Issue Summary
After upgrading to depthai=3.2.1, my existing face detection pipeline broke with the error:
RuntimeError: NNArchive should contain exactly one YOLO head. Found 0 YOLO heads.
This pipeline was working fine in previous versions of depthai V3.
Setup Details
depthai version: 3.2.1 (was working in earlier 3.1.0)
Model: face-detection-retail-0004 (SSD-based, not YOLO)
Node type: SpatialDetectionNetwork
Hardware: Oak-D (RVC2)
Code Context
I'm using the model as an RVC2 archive with this configuration:
FACE_ARC = FACE_ARC = MODULE_DIR / "face-detection-retail-0004.rvc2.tar.xz"
sdn = p.create(dai.node.SpatialDetectionNetwork)
sdn.setNNArchive(dai.NNArchive(FACE_ARC))

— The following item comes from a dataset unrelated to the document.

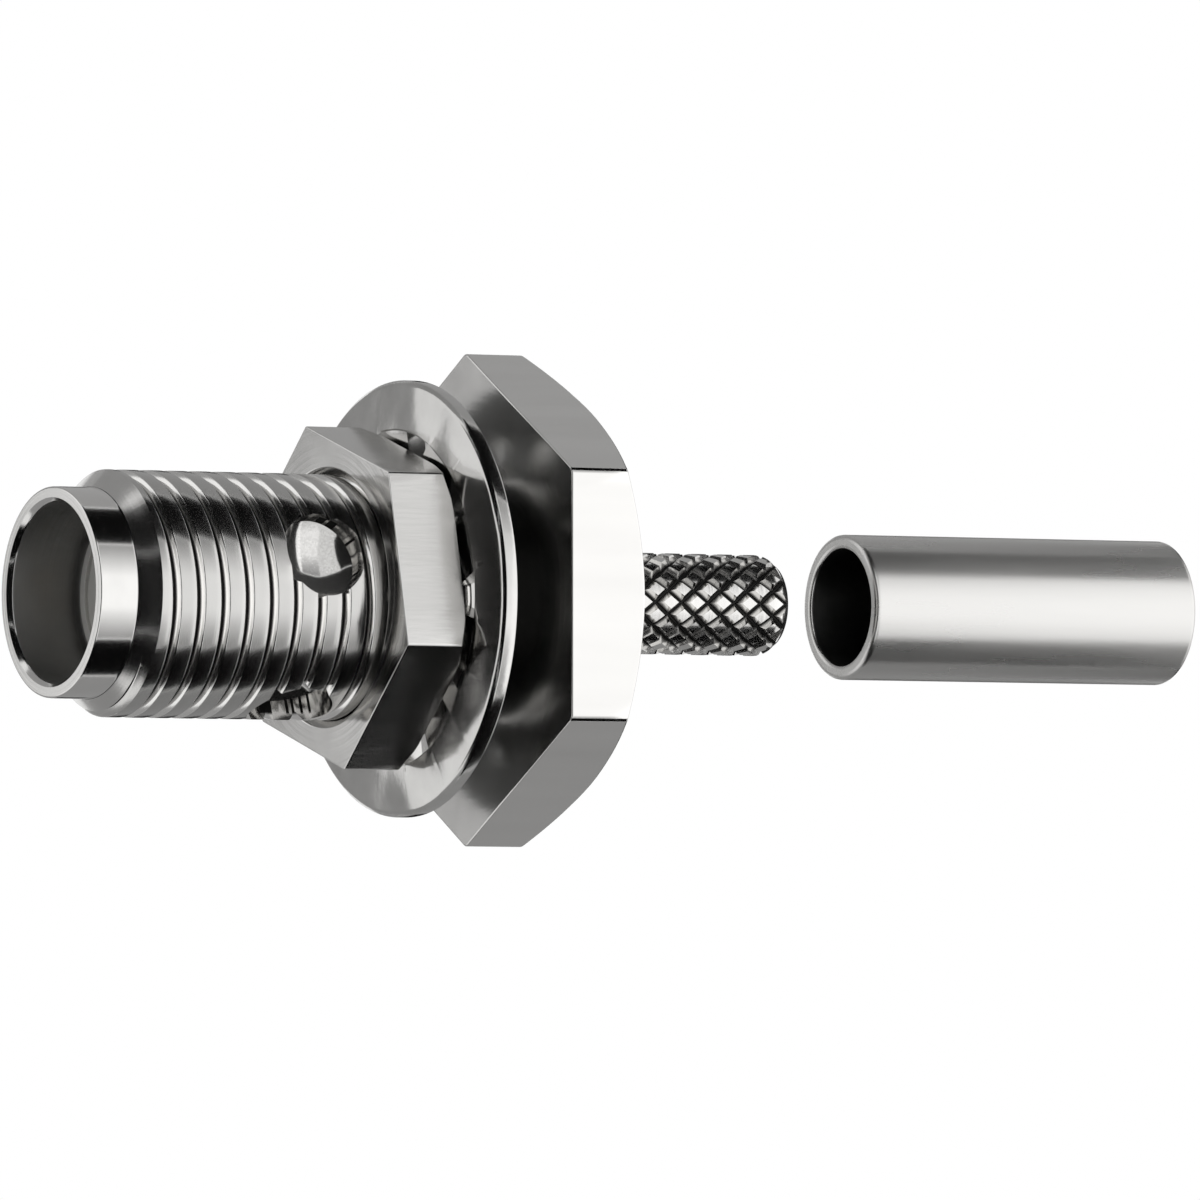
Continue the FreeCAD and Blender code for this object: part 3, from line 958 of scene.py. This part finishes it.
def contact_slot(number):
    """Thin plate that cuts one pair of slots across the contact's mouth."""
    work = bmesh.new()
    bmesh.ops.create_cube(work, size=1)
    bmesh.ops.scale(work, verts=work.verts,
                    vec=(contact_slot_depth + overrun, contact_slot_width, 4 * contact_radius))
    bmesh.ops.translate(work, verts=work.verts, vec=((contact_slot_depth - overrun) / 2, 0, 0))
    turn = Matrix.Rotation(math.radians(45 + 90 * number), 3, "X")
    bmesh.ops.rotate(work, verts=work.verts, cent=(0, 0, 0), matrix=turn)
    bmesh.ops.translate(work, verts=work.verts, vec=(socket_floor_x, 0, 0))
    return object_of_work("slot", work)


def make_epoxy(epoxy):
    """Cured epoxy in the four lock holes, drawn down in the middle as it shrank."""
    rings = 10
    segments = lock_hole_segments
    outer = lock_hole_radius - fit_gap
    floor = math.sqrt(epoxy_meniscus_radius ** 2 - outer ** 2)
    centre_height = epoxy_rim_height + floor
    foot = bead_bore_radius - epoxy_foot_depth
    vertices = []
    faces = []
    for plug in range(lock_hole_count):
        turn = lock_hole_rotation(plug)
        first = len(vertices)
        outline = []
        for ring in range(rings + 1):
            radius = outer * ring / rings
            outline.append((radius, centre_height - math.sqrt(epoxy_meniscus_radius ** 2 - radius ** 2)))
        outline.append((outer, foot))
        outline.append((0.0, foot))
        for segment in range(segments):
            angle = 2 * math.pi * segment / segments
            for radius, height in outline:
                place = turn @ Vector((radius * math.cos(angle), radius * math.sin(angle), height))
                vertices.append((place.x + lock_hole_x, place.y, place.z))
        along = len(outline)
        for segment in range(segments):
            beside = (segment + 1) % segments
            for step in range(along - 1):
                faces.append((first + segment * along + step, first + beside * along + step,
                              first + beside * along + step + 1, first + segment * along + step + 1))
    plugs = object_from("epoxy_plugs", vertices, faces)
    in_material(plugs, epoxy)
    finish_piece(plugs, "connector", ["epoxy_lock"], sharp_degrees=60)


# Studio: white ground, pale floor, and black and grey cards that only the metal reflects

card_distance = 150.0
fade_from_degrees = 16
fade_to_share = 0.3
white = "#FFFFFF"
black = "#0A0A0A"


def soft_edges(tree, strength, to_degrees):
    """Strength of a card that fades upwards and downwards from its middle to its edges."""
    height = add(tree, "ShaderNodeSeparateXYZ", {0: place_in_mm(tree)}).outputs[2]
    off_middle = add(tree, "ShaderNodeMath", {0: height}, operation="ABSOLUTE")
    start = card_distance * math.sin(math.radians(fade_from_degrees))
    end = card_distance * math.sin(math.radians(to_degrees))
    return add(tree, "ShaderNodeMapRange",
               {0: off_middle, 1: start, 2: end, 3: strength, 4: strength * fade_to_share})


def card(name, from_degrees, to_degrees, from_x, to_x, code, strength=1.0, fades=False):
    """Curved card round the connector's axis, seen only in reflections. Angles go up from -Y, and
    stations along the axis are in millimetres."""
    steps = 24
    vertices = []
    faces = []
    for step in range(steps + 1):
        angle = math.radians(from_degrees + (to_degrees - from_degrees) * step / steps)
        y = -card_distance * math.cos(angle)
        z = card_distance * math.sin(angle)
        for x in (from_x, to_x):
            vertices.append((x * MM, y * MM, z * MM))
    for step in range(steps):
        faces.append((2 * step, 2 * step + 1, 2 * step + 3, 2 * step + 2))
    mesh = bpy.data.meshes.new(name)
    mesh.from_pydata(vertices, [], faces)
    made = shown(name, mesh)
    material, tree = new_material(name)
    level = soft_edges(tree, strength, to_degrees) if fades else strength
    glow = add(tree, "ShaderNodeEmission", {"Color": srgb(code), "Strength": level})
    add(tree, "ShaderNodeOutputMaterial", {0: glow})
    mesh.materials.append(material)
    made.visible_camera = False
    made.visible_diffuse = False
    made.visible_shadow = False
    made.visible_transmission = False


def make_cards():
    """Soft boxes, grey cards and black flags that give the metal its bands of light and dark."""
    card("soft_box", -50, 50, 12, 97, white, 1.3, fades=True)
    card("ferrule_box", -50, 50, 97, 400, white, 1.5)
    card("upper_flag", 52, 100, -150, 125, black)
    card("lower_flag", -100, -52, -150, 125, black)
    card("upper_left_flag", 52, 128, -420, -150, black)
    card("lower_left_flag", -128, -52, -420, -150, black)
    card("upper_grey_back", 102, 160, 0, 118, "#A8A8A8")
    card("upper_back_flag", 102, 146, 118, 400, "#242424")
    card("edge_flag", 160, 200, 60, 118, black)
    card("back_box", 160, 200, 118, 400, white, 1.2)
    card("lower_grey_back", 200, 258, 0, 118, "#989898")
    card("lower_back_flag", 214, 258, 118, 400, "#242424")
    card("grey_left", 102, 258, -90, -2, "#9C9C9C")
    card("white_left", 102, 258, -140, -90, white)
    card("camera_flag", -50, 50, -700, -75, "#101010")
    card("camera_box", -50, 50, -75, 12, white)


def make_ground():
    """White all round to the camera and to the metal, and somewhat less as light on the object."""
    world = bpy.data.worlds.new("studio")
    bpy.context.scene.world = world
    world.use_nodes = True
    tree = world.node_tree
    tree.nodes.clear()
    path = add(tree, "ShaderNodeLightPath")
    seen = path.outputs["Is Camera Ray"]
    for ray in ("Is Glossy Ray", "Is Transmission Ray"):
        seen = add(tree, "ShaderNodeMath", {0: seen, 1: path.outputs[ray]}, operation="MAXIMUM")
    strength = add(tree, "ShaderNodeMapRange", {0: seen, 3: 0.6, 4: 1.0})
    ground = add(tree, "ShaderNodeBackground", {"Color": srgb(white), "Strength": strength})
    add(tree, "ShaderNodeOutputWorld", {0: ground})


def make_lamp():
    """Square area lamp that points at the connector and does not show in the metal."""
    lamp = bpy.data.lights.new("key", "AREA")
    lamp.shape = "SQUARE"
    lamp.size = 0.25
    lamp.energy = 2.2
    holder = shown("key", lamp)
    holder.location = (0.12, -0.25, 0.32)
    aim = Vector((4.0, 0, 0)) * MM - holder.location
    holder.rotation_euler = aim.to_track_quat("-Z", "Y").to_euler()
    holder.visible_glossy = False


def make_floor():
    """Pale floor below the connector, white to the camera apart from the connector's soft shadow."""
    half = 1.5
    height = -24 * MM
    glow_strength = 0.72
    mesh = bpy.data.meshes.new("floor")
    mesh.from_pydata([(-half, -half, height), (half, -half, height), (half, half, height),
                      (-half, half, height)], [], [(0, 1, 2, 3)])
    floor = shown("floor", mesh)
    material, tree = new_material("pale_floor")
    path = add(tree, "ShaderNodeLightPath")
    strength = add(tree, "ShaderNodeMath", {0: path.outputs["Is Camera Ray"], 1: glow_strength},
                   operation="MULTIPLY")
    glow = add(tree, "ShaderNodeEmission", {"Color": srgb(white), "Strength": strength})
    paper = add(tree, "ShaderNodeBsdfDiffuse", {"Color": srgb("#8A8A8A")})
    both = add(tree, "ShaderNodeAddShader", {0: glow, 1: paper})
    add(tree, "ShaderNodeOutputMaterial", {0: both})
    mesh.materials.append(material)
    floor.visible_glossy = False


def make_camera():
    """Long lens, 30 degrees in front of the side and a little below the axis."""
    frame_width = 1200
    focal_pixels = 17000
    aim = Vector((4.03, 0, 0.07)) * MM
    distance = 442.4 * MM
    azimuth = math.radians(30)
    climb = math.radians(1.9)
    forward = Vector((math.sin(azimuth) * math.cos(climb), math.cos(azimuth) * math.cos(climb),
                      math.sin(climb)))
    lens = bpy.data.cameras.new("camera")
    lens.sensor_width = 36
    lens.lens = lens.sensor_width * focal_pixels / frame_width
    camera = shown("camera", lens)
    camera.location = aim - forward * distance
    camera.rotation_euler = forward.to_track_quat("-Z", "Y").to_euler()
    bpy.context.scene.camera = camera


make_camera()
bpy.context.scene.view_settings.view_transform = "Standard"
make_cards()
make_ground()
make_lamp()
make_floor()

# Bright nickel over turned brass: a mirror whose faint rings pull each highlight into a band
turned_nickel = plated("bright_nickel_on_turned_brass", "#E5E4E2", "#D3D2D0", 0.13, 7.0, 0.0012, "turned")
# The thread's crests, rubbed by nuts: the same nickel, a little softer, and greyer as painted shade
crest_nickel_with_painted_shade = plated("worn_nickel_with_painted_shade_on_thread_crests", "#CBCAC8", "#B7B6B4", 0.18, 7.0, 0.002, "turned")
# The thread's flanks: nickel brightened as painted highlight, with painted shade at the roots: a light line
# beside a dark one
flank_nickel_with_painted_highlight = plated("nickel_with_painted_highlight_on_thread_flanks", "#F2F1EF", "#E6E5E3", 0.14, 7.0, 0.001, "turned",
                      painted_shade_radii=(thread_root_radius, thread_root_radius + thread_painted_shade_depth))
# Faces cut square by the lathe: fine rings about the centre that make the sheen fan out
faced_nickel = plated("bright_nickel_on_faced_brass", "#DCDBD9", "#C8C7C5", 0.2, 5.0, 0.002, "turned")
# The hexagon's flats, left as the bar was drawn: smooth, so that a whole flat flashes white or black
drawn_nickel = plated("bright_nickel_on_drawn_bar", "#E8E7E5", "#D8D7D5", 0.12, 9.0, 0.0008, "drawn")
# The nut's flats, drawn and then satin plated: one even light grey with faint streaks along the axis
satin_nickel = plated("satin_nickel_on_drawn_bar", "#DCDBD9", "#CAC9C7", 0.22, 9.0, 0.003, "drawn")
# The rolled knurl: bright tops of diamonds, and painted shade in the grooves
knurl_nickel_with_painted_shade = plated("nickel_with_painted_shade_on_rolled_knurl", "#E2E1DF", "#CFCECC", 0.15, 6.0, 0.002, "turned",
                      painted_shade_radii=(knurl_root_radius, knurl_root_radius + knurl_painted_shade_depth))
# Drawn copper tube, tumbled before plating: wide soft bands of light with no sharp reflection
tube_nickel = plated("tumbled_nickel_on_drawn_tube", "#DCDBD9", "#C8C7C5", 0.28, 4.0, 0.002, "drawn")
# Stamped bronze sheet, never quite flat: bright plate whose reflections break into patches
stamped_nickel = plated("bright_nickel_on_stamped_bronze", "#DAD9D7", "#BDBCBA", 0.14, 3.0, 0.003,
                        "stamped", waves=0.12)
# Down a bore the plate is thin and unpolished, and its grey is darkened further as painted shade: an even
# dark grey
bore_nickel_with_painted_shade = plated("thin_nickel_with_painted_shade_in_bores", "#B2B2B1", "#999998", 0.5, 8.0, 0.003, "turned")
# Painted shade on the washer's back and the inside of the tube: a dark, matt nickel
painted_shade_nickel = plated("painted_shade_nickel_on_hidden_faces", "#6A6A69", "#4C4C4B", 0.42, 8.0, 0.003, "turned")
# Gold over turned copper alloy: warm yellow with fine rings, bright even deep in the mouth
gold_plate = plated("gold_plate_on_turned_copper_alloy", "#E8BC62", "#D8A84C", 0.16, 9.0, 0.001, "turned")
# Turned fluoropolymer: waxy, its white greyed a little as painted shade of the bore round it
fluoropolymer = machined_fluoropolymer("machined_white_fluoropolymer")
# Cured silver epoxy: wet-looking and nearly as bright as the nickel, so the plugs read as drops
epoxy = silver_filled_epoxy("silver_filled_epoxy")

make_body(turned_nickel, crest_nickel_with_painted_shade, flank_nickel_with_painted_highlight, faced_nickel, drawn_nickel, knurl_nickel_with_painted_shade,
          bore_nickel_with_painted_shade)
make_insulator(fluoropolymer)
make_contact(gold_plate)
make_epoxy(epoxy)
make_nut(turned_nickel, satin_nickel)
make_washer(stamped_nickel, painted_shade_nickel)
make_ferrule(tube_nickel, painted_shade_nickel)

My config.json specifies an SSD parser, not YOLO:
{
"config_version": "1.0",
"model": {
"metadata": {
"name": "face-detection-retail-0004",
"path": "face-detection-retail-0004.blob",
"precision": "float32"
},
"inputs": [
{
"name": "data",
"dtype": "float32",
"input_type": "image",
"shape": [1, 3, 300, 300],
"layout": "NCHW",
"preprocessing": {
"mean": [0.0, 0.0, 0.0],
"scale": [1.0, 1.0, 1.0],
"reverse_channels": false,
"interleaved_to_planar": false
}
}
],
"outputs": [
{ "name": "detection_out", "dtype": "float32" }
],
"heads": [
{
"parser": "SSD",
"metadata": {
"classes": ["background","face"],
"n_classes": 1,
"iou_threshold": 0.5,
"conf_threshold": 0.5,
"max_det": 200,
"anchors": null
},
"outputs": ["detection_out"]
}
]
}
}
Questions
1. Is this an intentional breaking change?
The error message explicitly requires a YOLO head, but I didn't see anything related to this documented in the release notes.
2. How can I use newer models (YuNet, SCRFD) with SpatialDetectionNetwork?
I was previously advised to migrate to YuNet or SCRFD for better performance, but I hit a roadblock:
Problem: These models seem to require a NeuralNetwork node, not SpatialDetectionNetwork
Requirement: I need the spatial coordinates (X, Y, Z) that SpatialDetectionNetwork provides, not just 2D bounding boxes
Questions:
Can YuNet or SCRFD be configured to work with SpatialDetectionNetwork?
Do they need to be converted to a specific format (YOLO heads)?
Is there example config.json or conversion guidance for using these models with spatial detection?
Or is there a different approach to get spatial coordinates from a NeuralNetwork node?